┌──

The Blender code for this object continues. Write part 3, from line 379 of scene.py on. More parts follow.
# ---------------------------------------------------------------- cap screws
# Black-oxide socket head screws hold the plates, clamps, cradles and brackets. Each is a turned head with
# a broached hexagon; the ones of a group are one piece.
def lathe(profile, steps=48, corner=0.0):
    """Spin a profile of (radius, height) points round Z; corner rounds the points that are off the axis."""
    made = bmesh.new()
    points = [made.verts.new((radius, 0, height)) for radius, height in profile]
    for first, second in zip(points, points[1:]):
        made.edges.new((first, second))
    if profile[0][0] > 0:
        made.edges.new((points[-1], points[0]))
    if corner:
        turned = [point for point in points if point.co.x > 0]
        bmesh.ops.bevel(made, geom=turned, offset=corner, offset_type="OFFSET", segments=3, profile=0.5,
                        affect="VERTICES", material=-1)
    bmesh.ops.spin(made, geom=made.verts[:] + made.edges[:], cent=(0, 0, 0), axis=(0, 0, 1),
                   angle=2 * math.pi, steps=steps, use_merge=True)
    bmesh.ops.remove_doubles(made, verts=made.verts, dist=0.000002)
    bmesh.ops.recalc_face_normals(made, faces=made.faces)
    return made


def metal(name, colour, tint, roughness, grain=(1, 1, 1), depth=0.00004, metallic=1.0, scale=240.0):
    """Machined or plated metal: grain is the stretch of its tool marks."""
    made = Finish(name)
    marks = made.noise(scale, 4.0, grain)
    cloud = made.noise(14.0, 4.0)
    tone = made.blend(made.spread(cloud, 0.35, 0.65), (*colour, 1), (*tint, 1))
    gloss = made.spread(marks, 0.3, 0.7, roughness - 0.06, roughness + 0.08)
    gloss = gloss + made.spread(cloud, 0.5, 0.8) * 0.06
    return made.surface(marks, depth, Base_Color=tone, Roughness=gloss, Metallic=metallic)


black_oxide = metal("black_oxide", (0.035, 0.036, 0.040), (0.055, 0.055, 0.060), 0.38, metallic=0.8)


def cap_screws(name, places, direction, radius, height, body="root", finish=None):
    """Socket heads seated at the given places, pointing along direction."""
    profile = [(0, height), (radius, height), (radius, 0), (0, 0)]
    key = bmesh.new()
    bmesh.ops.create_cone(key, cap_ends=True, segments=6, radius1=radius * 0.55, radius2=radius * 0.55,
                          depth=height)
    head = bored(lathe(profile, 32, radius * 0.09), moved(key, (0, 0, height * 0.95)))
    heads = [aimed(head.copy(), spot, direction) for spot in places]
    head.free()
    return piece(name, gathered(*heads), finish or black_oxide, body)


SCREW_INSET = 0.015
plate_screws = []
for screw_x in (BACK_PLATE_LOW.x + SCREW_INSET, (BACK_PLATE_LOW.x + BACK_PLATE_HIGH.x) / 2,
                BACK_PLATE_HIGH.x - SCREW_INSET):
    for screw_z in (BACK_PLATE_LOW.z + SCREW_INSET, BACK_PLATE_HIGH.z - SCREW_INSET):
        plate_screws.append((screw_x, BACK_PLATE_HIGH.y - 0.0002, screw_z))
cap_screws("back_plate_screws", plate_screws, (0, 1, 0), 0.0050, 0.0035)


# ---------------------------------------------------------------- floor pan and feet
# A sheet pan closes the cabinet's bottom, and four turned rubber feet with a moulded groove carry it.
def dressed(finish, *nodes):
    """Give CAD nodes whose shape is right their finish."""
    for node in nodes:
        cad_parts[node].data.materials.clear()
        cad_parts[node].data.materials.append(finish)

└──

Copy out the material word for word and line for line.

The Blender code for this object continues. Write part 3, from line 379 of scene.py on. More parts follow.
# ---------------------------------------------------------------- cap screws
# Black-oxide socket head screws hold the plates, clamps, cradles and brackets. Each is a turned head with
# a broached hexagon; the ones of a group are one piece.
def lathe(profile, steps=48, corner=0.0):
    """Spin a profile of (radius, height) points round Z; corner rounds the points that are off the axis."""
    made = bmesh.new()
    points = [made.verts.new((radius, 0, height)) for radius, height in profile]
    for first, second in zip(points, points[1:]):
        made.edges.new((first, second))
    if profile[0][0] > 0:
        made.edges.new((points[-1], points[0]))
    if corner:
        turned = [point for point in points if point.co.x > 0]
        bmesh.ops.bevel(made, geom=turned, offset=corner, offset_type="OFFSET", segments=3, profile=0.5,
                        affect="VERTICES", material=-1)
    bmesh.ops.spin(made, geom=made.verts[:] + made.edges[:], cent=(0, 0, 0), axis=(0, 0, 1),
                   angle=2 * math.pi, steps=steps, use_merge=True)
    bmesh.ops.remove_doubles(made, verts=made.verts, dist=0.000002)
    bmesh.ops.recalc_face_normals(made, faces=made.faces)
    return made


def metal(name, colour, tint, roughness, grain=(1, 1, 1), depth=0.00004, metallic=1.0, scale=240.0):
    """Machined or plated metal: grain is the stretch of its tool marks."""
    made = Finish(name)
    marks = made.noise(scale, 4.0, grain)
    cloud = made.noise(14.0, 4.0)
    tone = made.blend(made.spread(cloud, 0.35, 0.65), (*colour, 1), (*tint, 1))
    gloss = made.spread(marks, 0.3, 0.7, roughness - 0.06, roughness + 0.08)
    gloss = gloss + made.spread(cloud, 0.5, 0.8) * 0.06
    return made.surface(marks, depth, Base_Color=tone, Roughness=gloss, Metallic=metallic)


black_oxide = metal("black_oxide", (0.035, 0.036, 0.040), (0.055, 0.055, 0.060), 0.38, metallic=0.8)


def cap_screws(name, places, direction, radius, height, body="root", finish=None):
    """Socket heads seated at the given places, pointing along direction."""
    profile = [(0, height), (radius, height), (radius, 0), (0, 0)]
    key = bmesh.new()
    bmesh.ops.create_cone(key, cap_ends=True, segments=6, radius1=radius * 0.55, radius2=radius * 0.55,
                          depth=height)
    head = bored(lathe(profile, 32, radius * 0.09), moved(key, (0, 0, height * 0.95)))
    heads = [aimed(head.copy(), spot, direction) for spot in places]
    head.free()
    return piece(name, gathered(*heads), finish or black_oxide, body)


SCREW_INSET = 0.015
plate_screws = []
for screw_x in (BACK_PLATE_LOW.x + SCREW_INSET, (BACK_PLATE_LOW.x + BACK_PLATE_HIGH.x) / 2,
                BACK_PLATE_HIGH.x - SCREW_INSET):
    for screw_z in (BACK_PLATE_LOW.z + SCREW_INSET, BACK_PLATE_HIGH.z - SCREW_INSET):
        plate_screws.append((screw_x, BACK_PLATE_HIGH.y - 0.0002, screw_z))
cap_screws("back_plate_screws", plate_screws, (0, 1, 0), 0.0050, 0.0035)


# ---------------------------------------------------------------- floor pan and feet
# A sheet pan closes the cabinet's bottom, and four turned rubber feet with a moulded groove carry it.
def dressed(finish, *nodes):
    """Give CAD nodes whose shape is right their finish."""
    for node in nodes:
        cad_parts[node].data.materials.clear()
        cad_parts[node].data.materials.append(finish)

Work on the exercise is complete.